Mechanical trust, especially as it relates to cybersecurity, is the heart of digital trust. It is the means and mechanisms that deliver predefined outputs reliably and predictably. An automobile’s braking system provides a good metaphor. Step on the brakes. The car stops. No ambiguity, no uncertainty. Predictable, reliable outputs are expected to be delivered every time. If a system is secure and performs predictably, individuals will be more willing to use it. They’ll be able to trust it.

But we need another, equally important, form of trust to support this: relational trust. Even if all the mechanical systems work, if people don’t believe that we’re all playing by the same rules, trust breaks down. That is why relational trust—the social norms and agreements that address life’s complex realities—is vital. While the brakes in a car may be highly reliable, we also need a shared agreement that a red light means to use them. Similarly, we need a shared agreement on when, where, why, and how technologies are used.

To establish these rules, we need people, processes, and tools. For emerging tech, that means creating frameworks that incorporate accountability, auditability, transparency, ethics, and equity.

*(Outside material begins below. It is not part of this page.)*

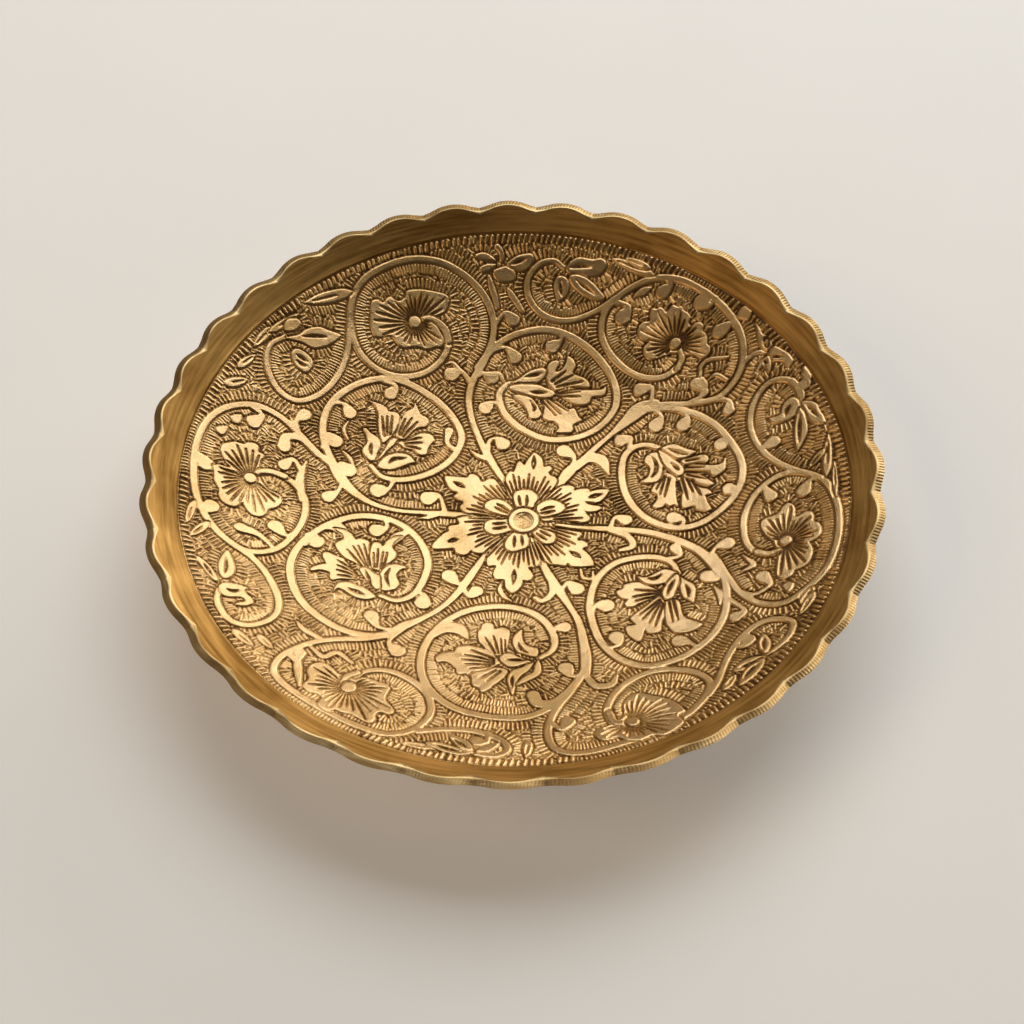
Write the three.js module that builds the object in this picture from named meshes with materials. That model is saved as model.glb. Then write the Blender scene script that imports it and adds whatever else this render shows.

By incorporating these principles in the early stage design of digital products and services, stakeholders can have a more meaningful say in how emerging networked technologies are bound by (and in turn affect) our long-standing normative and social structures. Relational trust also ensures that the promise and value apportionment of new technologies can be more equitably delivered, fostering a virtuous cycle of trust leading to improved outcomes, which leads to greater trust.

Considered this way, trust is an amalgam of many elements; a combination of tools and rules. If global trust is to be strengthened, this is the new lens for understanding digital trust.

We need this new lens because cybersecurity failures, by business and by governments, erode digital trust globally. These breakdowns in mechanical trust leave citizens wondering who they can rely on to protect them. Unless they take cybersecurity seriously, companies’ and governments’ credibility—and relational trust in them—will continue to wear away.

Failures of relational trust are both difficult to recognize and difficult to resolve because they stem from a lack of accountability. If no one is accountable for the problem, it’s hard to find someone to blame and even harder to find someone to fix it. This breakdown in relational trust fuels the current “techlash.”

This brings us back to the San Francisco facial recognition ban. At least part of the reason such technologies are seen as creepy or dangerous is the belief that they will be used to harm rather than help citizens and consumers. The worry is not that such tech isn’t secure; the worry is that the owners of these technologies build them in order to exert control. This legitimate concern comes from the fact that these technologies seem unaccountable and their uses are not transparent or responsible. In other words, there’s no trust here and no mechanisms for establishing it.

Unless implementors take digital trust seriously, more technologies will be similarly received. This is where so-called “ethics panels”—meant to advise on the ramifications of new technologies, such as AI—are meant to come in. While laudably attempting to include some components of relational trust in decisions about technology use, the process of creating these panels lacks transparency, accountability, and auditability. So, despite being aimed at ethical use and building trust, these panels succumb to the distrusted mechanisms that made them seem necessary in the first place.

Establishing digital trust is a team sport and one that requires significant effort on the part of businesses and governments. It requires prioritization of security and development of systems that ensure transparency and accountability. However, the costs of distrust are significantly greater. New, innovative technologies require data to work and that data will only be available to trusted actors. More importantly, national, global, and international institutions rely on trust to function—without digital trust now, we won’t be able to build the institutions we need for the future. We’ll retreat to isolation, suspicion, and uncertainty. Our response needs to be global in scale and local in ability to address contextual and cultural differences.

The users and subjects of technologies all have to agree that the goal is a world open to innovation with equal chances at achieving the prosperity that new technologies bring. Building in both mechanical and relational digital trust ensures that we can do that.